Despite an immense popularity with huge numbers of British consumers, the group has spent much of its time since its UK launch attempting to combat repeated resistance from commentators and some sectors of the population unhappy with the group's mass-consumerist approach. Ironically, the UK has proved more susceptible even than France to high-minded (often irrational) sniffiness about the McDonald's culture and concept. The chain did untold damage to its reputation in 1996 by suing Dave Morris and Helen Steel, a pair of penniless British pamphleteers who claimed that McDonald's caused starvation in the Third World, destroyed rain forests and lied about recycling. The "McLibel" trial lasted 313 days, making it the longest in UK legal history, as well as one of the most expensive, costing the company more than £10m in legal fees.

The human cost to Morris and Steel was arguably far greater. Unable to apply for legal aid, the pair were forced to defend themselves against the top legal team hired by McDonald's. The fast-feeder was eventually awarded £40,000 in damages (reduced on appeal from the original award of £60,000), but it was a hollow victory, and lost the group considerable moral ground. Although the judge dismissed the campaigners' claims, he agreed that McDonald's exploited children in its advertising, was probably cruel to animals and also paid inadequate wages to British workers. Morris and Steel refused to pay the damages, and instead took the case to a European court of human rights. In 2005, that court agreed that the libel trial had been unfair, violating the campaigners' right to a fair trial and freedom of expression.
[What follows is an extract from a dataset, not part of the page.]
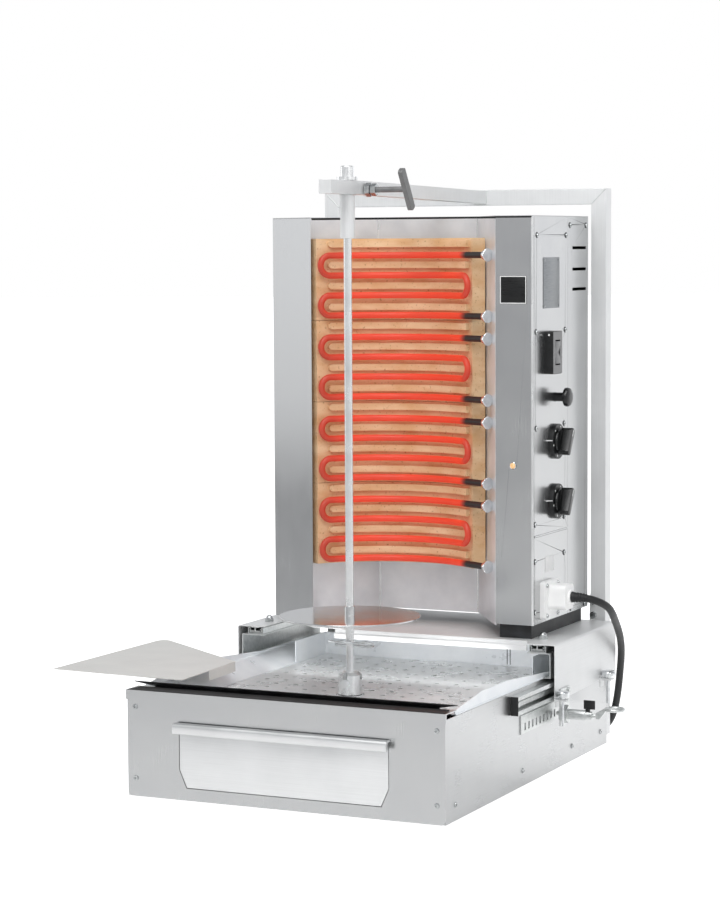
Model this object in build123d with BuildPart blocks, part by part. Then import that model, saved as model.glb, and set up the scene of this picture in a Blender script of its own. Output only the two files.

McDonald's won back a little prestige when it persuaded the Queen to make a most uncharacteristic visit to its Cheshire Oaks restaurant in 1998 (although she declined the offer of a meal). In a bid to diversify, the group acquired UK coffee shop chain Aroma in 1999 for around £10m. Later that year McDonald's reportedly considered a bid for the Hard Rock Cafe, the worldwide burger chain owned by Britain's Rank Group, but no deal materialised. Instead, in 2001, the group announced the acquisition of a 33% stake in the enormously successful upmarket sandwich chain Pret a Manger. Launched in 1986, Pret had grown to a 104-outlet chain by 2001, with sales of £120m. The deal with McDonald's surprised many commentators, who claimed that Pret, with its perfectionist obsession with hand-picked, high quality ingredients, was the antithesis of the McDonald's global machine. However, both companies pointed out that McDonald's is equally obsessive about perfection, but targets a much larger mass market, where low prices are more important than finest quality ingredients. Privately controlled Pret used McDonald's muscle to expand its chain of luxury sandwich outlets outside the UK. A New York store opened in late 2000 and proved successful. Under the terms of the deal, McDonald's agreed not to open any more Aroma outlets, and offered an option for Pret's founders to buy back their shares at a later date. The Aroma outlets were later sold off to rival coffee shop Caffe Nero.

In 2003 and 2004, McDonald's was hit hard by a consumer backlash against foods perceived as unhealthy or fattening, causing sales to drop significantly. However despite the introduction of several appetising low-fat meal alternatives, the UK market appeared to be taking longer to bounce back than the US. In 2004, the UK division launched new advertising which dropped the company's Golden Arches logo (for the first time ever) to highlight the non-burger range, under the headline "McDonald's. But not as you know it." Also during the year McDonald's rolled out wireless internet access in more than 500 of its bigger British branches in a partnership with BT.